Kepler
Si certus es dubita
Breathtaking corruption.
It rhymes.
U.S. multinational corporations will be exempted from paying more corporate taxes overseas in a deal finalized by the Organization for Economic Cooperation and Development.
The OECD announced Monday that nearly 150 countries have agreed on the plan, initially crafted in 2021, to stop large global companies from shifting profits to low-tax countries, no matter where they operate in the world.
The amended version excludes large U.S.-based multinational corporations from the 15% global minimum tax after negotiations between President Donald Trump’s administration and other members of the Group of Seven wealthy nations.
It rhymes.
- France under the Ancien Régime was divided society into three estates: the First Estate (clergy); the Second Estate (nobility); and the Third Estate (commoners). One critical difference between the estates of the realm was the burden of taxation. The nobles and the clergy were largely excluded from taxation while the commoners paid disproportionately high direct taxes.
- The desire for more efficient tax collection was one of the major causes for French administrative and royal centralization. The taille became a major source of royal income. Exempted from the taille were clergy and nobles (with few exceptions). Different kinds of provinces had different taxation obligations and some among the nobility and the clergy paid modest taxes, but the majority of taxes was always paid by the poorest.
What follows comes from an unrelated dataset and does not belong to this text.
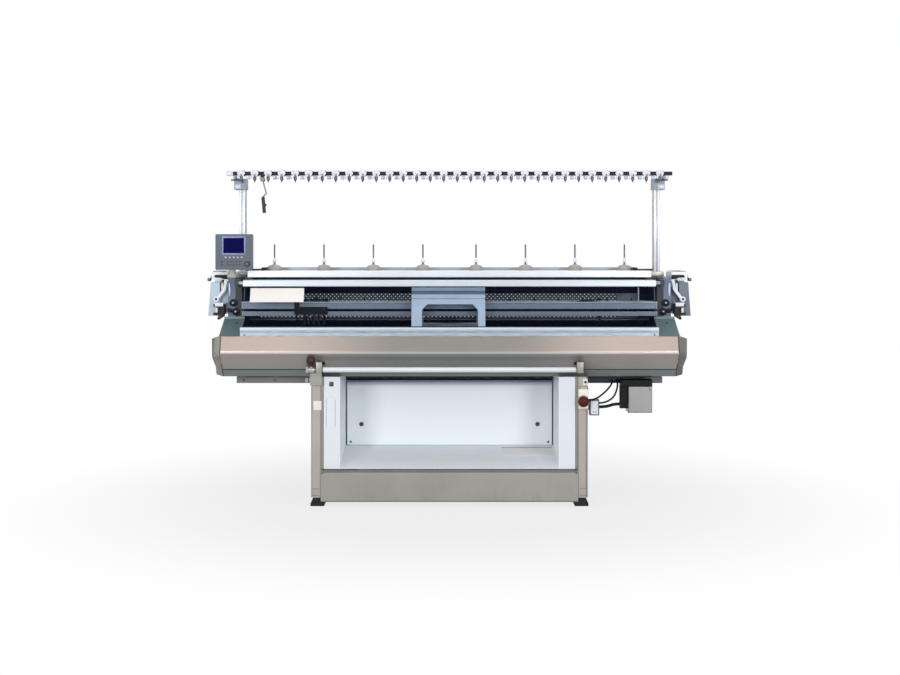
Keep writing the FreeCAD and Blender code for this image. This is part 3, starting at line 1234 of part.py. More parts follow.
# ---- under trays and right drive unit ----
def under_trays():
    """Shallow tray under each end of the bed beam, on three lugs."""
    wall = SHEET
    outer = block(TRAY_IN, TRAY_OUT, TRAY_Y, TRAY_Y + TRAY_D, TRAY_Z, TRAY_Z + TRAY_H)
    inner = block(TRAY_IN + wall, TRAY_OUT - wall, TRAY_Y + wall, TRAY_Y + TRAY_D - wall, TRAY_Z + wall,
                  TRAY_Z + TRAY_H + 1)
    tray = outer.cut(inner)
    lugs = []
    limit = min(TRAY_OUT, END_IN) - wall - TRAY_LUG_W
    for i in range(3):
        x = TRAY_IN + wall + i * (limit - TRAY_IN - wall) / 2.0
        lugs.append(block(x, x + TRAY_LUG_W, TRAY_Y + wall, TRAY_Y + wall + TRAY_LUG_W, TRAY_Z + wall,
                          BEAM_Z))
    return group(both(tray.fuse(lugs).removeSplitter()))


def motor_sides():
    """Left and right side of the motor, which stands clear of the cover box."""
    x1 = BOX_X - GAP
    return x1 - MOTOR_W, x1


def drive_motor():
    """Gear block on the right tray, with the upright motor below it, beside the cover box."""
    y1 = TRAY_Y
    y0 = y1 - GEAR_D
    gear = block(GEAR_X, GEAR_X + GEAR_W, y0, y1, GEAR_Z, GEAR_Z + GEAR_H)
    gear = gear.makeChamfer(SHEET, [e for e in gear.Edges if e.BoundBox.YMax < y0 + 0.01])
    middle = y0 + GEAR_D / 2
    x0, x1 = motor_sides()
    half = MOTOR_W / 2
    low = GEAR_Z - MOTOR_H
    motor = block(x0, x1, middle - half, middle + half, low, GEAR_Z + 1)
    upright = [e for e in motor.Edges if e.BoundBox.ZLength > MOTOR_H]
    motor = motor.makeFillet(MOTOR_ROUND, upright)
    around = block(x0 - 1, x1 + 1, middle - half - 1, middle + half + 1, low + MOTOR_BAND,
                   low + 2 * MOTOR_BAND)
    waist = block(x0 + SHEET, x1 - SHEET, middle - half + SHEET, middle + half - SHEET, low, GEAR_Z)
    motor = motor.cut(around.cut(waist))
    return group(gear.fuse(motor).removeSplitter())


def drive_cover():
    y0 = TRAY_Y - GEAR_D
    z1 = GEAR_Z
    cover = block(BOX_X, BOX_X + BOX_W, y0, y0 + BOX_D, z1 - BOX_H, z1)
    edges = [e for e in cover.Edges if e.BoundBox.YMax < y0 + 0.01 or abs(e.BoundBox.ZLength - BOX_H) < 0.01]
    return cover.makeFillet(BOX_ROUND, edges)


# ---- the ends of the machine ----
def lever_place():
    return V(CROWN_OUT, LEVER_Y, CROWN_Z + CROWN_H / 2)


def end_housings():
    """Slanted side housing with its web to the end frame, and the white crown over it."""
    z1 = HOUSING_Z + HOUSING_H
    y1 = HOUSING_Y + HOUSING_D
    outline = [(HOUSING_X, HOUSING_Z), (HOUSING_X + HOUSING_LOW_W, HOUSING_Z),
               (HOUSING_X + HOUSING_TOP_W, z1), (HOUSING_X, z1)]
    body = prism_y(outline, HOUSING_Y, y1)
    web = block(END_OUT, HOUSING_X + 1, HOUSING_WEB_Y, HOUSING_WEB_Y + HOUSING_WEB_D, HOUSING_WEB_Z,
                HOUSING_WEB_Z + HOUSING_WEB_H)
    neck_w = HOUSING_TOP_W - CROWN_RISE
    neck = block(HOUSING_X, HOUSING_X + neck_w, CROWN_Y + CROWN_RISE, CROWN_Y + CROWN_D - CROWN_RISE, z1 - 1,
                 CROWN_Z)
    pin_hole = rod(ARM_PIN_R + FIT, V(ARM_PIVOT_X, HOUSING_Y - 1, ARM_PIVOT_Z),
                   V(ARM_PIVOT_X, HOUSING_Y + ARM_PIN_L + 1, ARM_PIVOT_Z))
    body = body.fuse([web, neck]).removeSplitter().cut(pin_hole)
    crown = block(CROWN_X, CROWN_OUT, CROWN_Y, CROWN_Y + CROWN_D, CROWN_Z, CROWN_Z + CROWN_H)
    rim = [e for e in crown.Edges if e.BoundBox.ZMin > CROWN_Z + CROWN_H - 0.01]
    crown = crown.makeFillet(CROWN_RISE / 2, rim)
    pivot = lever_place()
    bore = rod(LEVER_PIN_R + FIT, pivot - V(LEVER_PIN_L + 1, 0, 0), pivot + V(1, 0, 0))
    return group(both(body), both(crown.cut(bore)))


def tension_blocks():
    """C-shaped yarn tension block on the front of each side housing."""
    x0 = BLOCK_X
    x1 = BLOCK_X + BLOCK_W
    z0 = BLOCK_Z
    z1 = BLOCK_Z + BLOCK_H
    wall = BLOCK_WALL
    cut = wall / 2
    outline = [(x0 + cut, z0), (x1, z0), (x1, z0 + wall), (x0 + 2 * wall, z0 + wall),
               (x0 + 2 * wall, z1 - wall), (x1, z1 - wall), (x1, z1), (x0 + cut, z1), (x0, z1 - cut),
               (x0, z0 + cut)]
    return group(both(prism_y(outline, HOUSING_Y - BLOCK_D, HOUSING_Y)))


def side_arm(side):
    """Bent take-up arm with its ring hub and pivot pin."""
    y1 = HOUSING_Y - GAP
    y0 = y1 - ARM_HUB_W
    hub = rod(ARM_HUB_R, V(ARM_PIVOT_X, y0, ARM_PIVOT_Z), V(ARM_PIVOT_X, y1, ARM_PIVOT_Z))
    dimple = rod(ARM_HUB_R / 2, V(ARM_PIVOT_X, y0 - 1, ARM_PIVOT_Z),
                 V(ARM_PIVOT_X, y0 + ARM_HUB_W / 4, ARM_PIVOT_Z))
    pin = rod(ARM_PIN_R, V(ARM_PIVOT_X, y1 - 1, ARM_PIVOT_Z),
              V(ARM_PIVOT_X, HOUSING_Y + ARM_PIN_L, ARM_PIVOT_Z))
    half = ARM_WIDE / 2
    line = [(ARM_PIVOT_X - half, ARM_PIVOT_Z - half), (ARM_KNEE_X - half, ARM_KNEE_Z),
            (ARM_KNEE_X - 2 * half, ARM_TIP_Z)]
    plane = (y0 + y1) / 2
    arm = prism_y(folded(line, -ARM_WIDE), plane - ARM_T / 2, plane + ARM_T / 2)
    whole = hub.fuse([arm, pin]).cut(dimple).removeSplitter()
    return whole if side > 0 else mirrored(whole)


def end_lever(side):
    """Lever on the outer side of the crown, with a round grip."""
    pivot = lever_place()
    x0 = pivot.x + GAP
    x1 = x0 + LEVER_HUB_T
    hub = rod(LEVER_R, V(x0, pivot.y, pivot.z), V(x1, pivot.y, pivot.z))
    pin = rod(LEVER_PIN_R, V(pivot.x - LEVER_PIN_L, pivot.y, pivot.z), V(x0 + 1, pivot.y, pivot.z))
    drop = LEVER_ARM_L / 2
    grip_y = pivot.y - LEVER_ARM_L
    grip_z = pivot.z - drop
    half = LEVER_GRIP_R * 0.7
    outline = [(pivot.y, pivot.z - half), (pivot.y, pivot.z + half), (grip_y, grip_z + half),
               (grip_y, grip_z - half)]
    arm = prism_x(outline, x0, x1)
    grip = rod(LEVER_GRIP_R, V(x0, grip_y, grip_z), V(x1 + LEVER_GRIP_L, grip_y, grip_z))
    whole = hub.fuse([pin, arm, grip]).removeSplitter()
    return whole if side > 0 else mirrored(whole)


# ---- cables ----
def cable(name, points, radius):
    """Tube along straight runs joined by tangent arcs."""
    edges = []
    start = points[0]
    radii = []
    for before, here, after in zip(points, points[1:], points[2:]):
        back = before - here
        on = after - here
        short = min(back.Length, on.Length)
        turn = math.pi - back.getAngle(on)
        reach = BEND_SHARE * short
        radii.append(reach / math.tan(turn / 2))
        enter = here + back * (reach / back.Length)
        leave = here + on * (reach / on.Length)
        middle = (back.normalize() + on.normalize()).normalize()
        tip = here + middle * (radii[-1] / math.cos(turn / 2) - radii[-1])
        edges.append(Part.LineSegment(start, enter).toShape())
        edges.append(Part.Arc(enter, tip, leave).toShape())
        start = leave
    edges.append(Part.LineSegment(start, points[-1]).toShape())
    path = Part.Wire(edges)
    ring = Part.Wire([Part.makeCircle(radius, points[0], points[1] - points[0])])
    tube = path.makePipeShell([ring], True, False)
    share = tube.Volume / (math.pi * radius ** 2 * path.Length)
    print(f"{name}: length {path.Length:.0f}, radii {[round(r) for r in radii]}, volume share {share:.4f}")
    return tube


def route(start, end, shares):
    """Points of a lead, each at its share of the way from start to end along X, Y and Z."""
    way = end - start
    return [start] + [start + V(way.x * sx, way.y * sy, way.z * sz) for sx, sy, sz in shares] + [end]


def machine_cables():
    """Leads from the switch box and the socket box to the right tray and the motor."""
    tray_y = TRAY_Y - GAP
    tray_z = TRAY_Z + TRAY_H / 2
    switch_x = SWITCH_X + SWITCH_W / 2 + GAP
    socket_x = SOCKET_X + SOCKET_W + GAP
    motor_x = motor_sides()[0] - GAP
    socket_low = SOCKET_Z + SOCKET_H / 2
    socket_high = SOCKET_Z + SOCKET_H - 4 * CABLE_R
    switch = route(V(switch_x, COLUMN_Y - SWITCH_D / 2, STOP_Z + CABLE_R),
                   V(TRAY_IN + SWITCH_LEAD_IN, tray_y, tray_z), SWITCH_LEAD)
    socket = route(V(socket_x, COLUMN_Y + SOCKET_D / 2, socket_high),
                   V(TRAY_IN + SOCKET_LEAD_IN, tray_y, tray_z), SOCKET_LEAD)
    motor = route(V(socket_x, COLUMN_Y + SOCKET_D - 2 * CABLE_THICK_R, socket_low),
                  V(motor_x, TRAY_Y - GEAR_D / 2, MOTOR_LEAD_Z), MOTOR_LEAD)
    return group(cable("switch lead", switch, CABLE_R), cable("socket lead", socket, CABLE_R),
                 cable("motor lead", motor, CABLE_THICK_R))


def yarn_rail_with_lug():
    return yarn_rail().fuse(stop_pivot_lug()).removeSplitter()


NODES = {
    "levelling_feet": levelling_feet,
    "stand_frame": stand_frame,
    "kick_beam": kick_beam,
    "recess_panels": recess_panels,
    "controller_cabinet": controller_cabinet,
    "controller_cards": controller_cards,
    "controller_door": controller_door,
    "door_lock_left": lambda: door_lock(-1),
    "door_lock_right": lambda: door_lock(1),
    "bed_beam": bed_beam,
    "needle_bed_front": lambda: needle_bed(-1),
    "needle_bed_rear": lambda: needle_bed(1),
    "takedown_roller_front": lambda: takedown_roller(-1),
    "takedown_roller_rear": lambda: takedown_roller(1),
    "carriage_rails": carriage_rails,
    "feeder_rails": feeder_rails,
    "carriage_bow": carriage_bow,
    "cam_boxes": cam_boxes,
    "drive_belt": drive_belt,
    "pulley_left": lambda: pulley(-1),
    "pulley_right": lambda: pulley(1),
    "end_frames": end_frames,
    "front_cover": front_cover,
    "end_caps": end_caps,
    "corner_panels": corner_panels,
    "rear_cover": rear_cover,
    "mesh_panel": mesh_panel,
    "cover_rails": cover_rails,
    "cover_window": cover_window,
    "top_rail": top_rail,
    "cone_shelf": cone_shelf,
    "cone_stands": cone_stands,
    "masts": masts,
    "yarn_rail": yarn_rail_with_lug,
    "tension_units": tension_units,
    "stop_arm": stop_arm,
    "panel_case": panel_case,
    "panel_screen": panel_screen,
    "panel_dial": panel_dial,
    "panel_arm": panel_arm,
    "bar_brackets": bar_brackets,
    "operation_bar": operation_bar,
    "switch_boxes": switch_boxes,
    "stop_button": stop_button,
    "under_trays": under_trays,
    "drive_motor": drive_motor,
    "drive_cover": drive_cover,
    "end_housings": end_housings,
    "tension_blocks": tension_blocks,
    "side_arm_left": lambda: side_arm(-1),
    "side_arm_right": lambda: side_arm(1),
    "lever_left": lambda: end_lever(-1),
    "lever_right": lambda: end_lever(1),
    "machine_cables": machine_cables,
}
for feeder in range(len(FEEDER_X)):
    NODES[f"yarn_feeder_{feeder + 1}"] = lambda index=feeder: yarn_feeder(index)

os.makedirs("parts", exist_ok=True)
whole = FreeCAD.BoundBox()
for node, make in NODES.items():
    shape = make()
    if not shape.isValid():
        raise ValueError(f"{node} is not a valid shape")
    shape.exportStep(f"parts/{node}.step")
    whole.add(shape.BoundBox)
print(f"{len(NODES)} nodes, X {whole.XMin:.1f} to {whole.XMax:.1f}, Y {whole.YMin:.1f} to {whole.YMax:.1f}, "
      f"Z {whole.ZMin:.1f} to {whole.ZMax:.1f}")
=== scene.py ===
"""Looks of a flat knitting machine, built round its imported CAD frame.

Each sub-assembly is a class with its sizes as fields and methods that model and dress its pieces.
Sizes are in metres, X runs along the machine, -Y faces the knitter and Z points up.
"""

import json
import logging
import math
from collections.abc import Callable, Iterable, Sequence
from dataclasses import dataclass
from enum import Enum

import bmesh
import bpy
from mathutils import Matrix, Vector


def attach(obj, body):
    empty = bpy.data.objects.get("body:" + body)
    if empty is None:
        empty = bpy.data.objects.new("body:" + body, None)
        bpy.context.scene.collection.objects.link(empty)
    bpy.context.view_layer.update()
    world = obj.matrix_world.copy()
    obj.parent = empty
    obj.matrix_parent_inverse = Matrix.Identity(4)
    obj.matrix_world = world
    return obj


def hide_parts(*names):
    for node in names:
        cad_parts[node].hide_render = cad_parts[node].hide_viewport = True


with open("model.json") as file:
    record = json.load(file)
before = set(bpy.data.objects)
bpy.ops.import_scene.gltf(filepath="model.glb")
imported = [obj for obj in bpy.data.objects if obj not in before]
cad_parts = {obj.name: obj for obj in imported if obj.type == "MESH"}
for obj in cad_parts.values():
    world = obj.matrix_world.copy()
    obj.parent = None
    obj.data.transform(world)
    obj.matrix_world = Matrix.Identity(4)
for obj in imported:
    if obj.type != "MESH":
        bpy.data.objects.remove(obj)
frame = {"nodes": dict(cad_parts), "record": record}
log = logging.getLogger("knitting_machine")

Flat = tuple[float, float]
Point = tuple[float, float, float]
Colour = tuple[int, int, int]
Value = object

WHITE = (1.0, 1.0, 1.0, 1.0)


# ---------------------------------------------------------------- shader tools


def linear(red: int, green: int, blue: int, share: float = 1.0) -> tuple[float, float, float, float]:
    """Turns a colour as it is seen into a shader's linear colour.

    Args:
        red, green, blue: the colour's levels, 0 to 255.
        share: how much of its light is left.

    Returns:
        The linear colour, with a full alpha.
    """
    levels = [level / 255 for level in (red, green, blue)]
    curve = [level / 12.92 if level <= 0.04045 else ((level + 0.055) / 1.055) ** 2.4 for level in levels]
    return (*(Vector(curve) * share), 1.0) if share != 1.0 else (*curve, 1.0)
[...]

Moreover, the church separately taxed the commoners and the nobles.
- As the French state continuously struggled with the budget deficit, some attempts to reform the skewed system took place under both Louis XIV and Louis XV. The greatest challenge to introduce any changes was an old bargain between the French crown and the nobility: the king could rule without much opposition from the nobility if only he refrained from taxing them.
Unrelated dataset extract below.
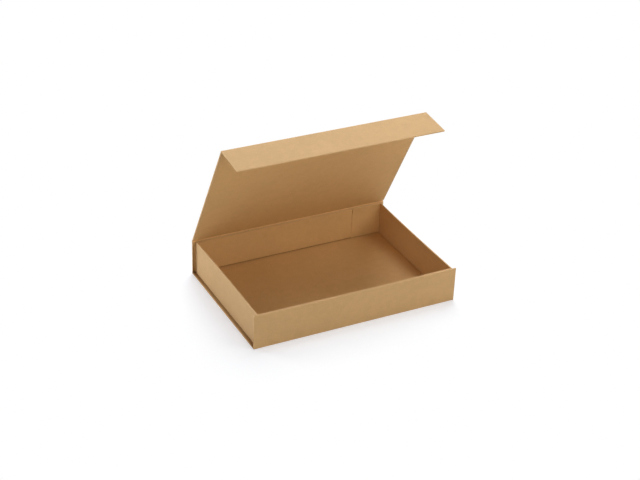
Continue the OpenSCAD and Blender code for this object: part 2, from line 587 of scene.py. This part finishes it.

- New taxes introduced under Louis XIV were a step toward equality before the law and sound public finance, but so many concessions and exemptions were won by nobles and bourgeois that the reform lost much of its value.
- Although Louis XV also attempted to impose new taxes on the First and Second Estates, with all the exemptions and reductions won by the privileged classes the burden of the new tax once again fell on the poorest citizens.
- Historians consider the unjust taxation system, continued under Louis XVI, to be one of the causes of the French Revolution.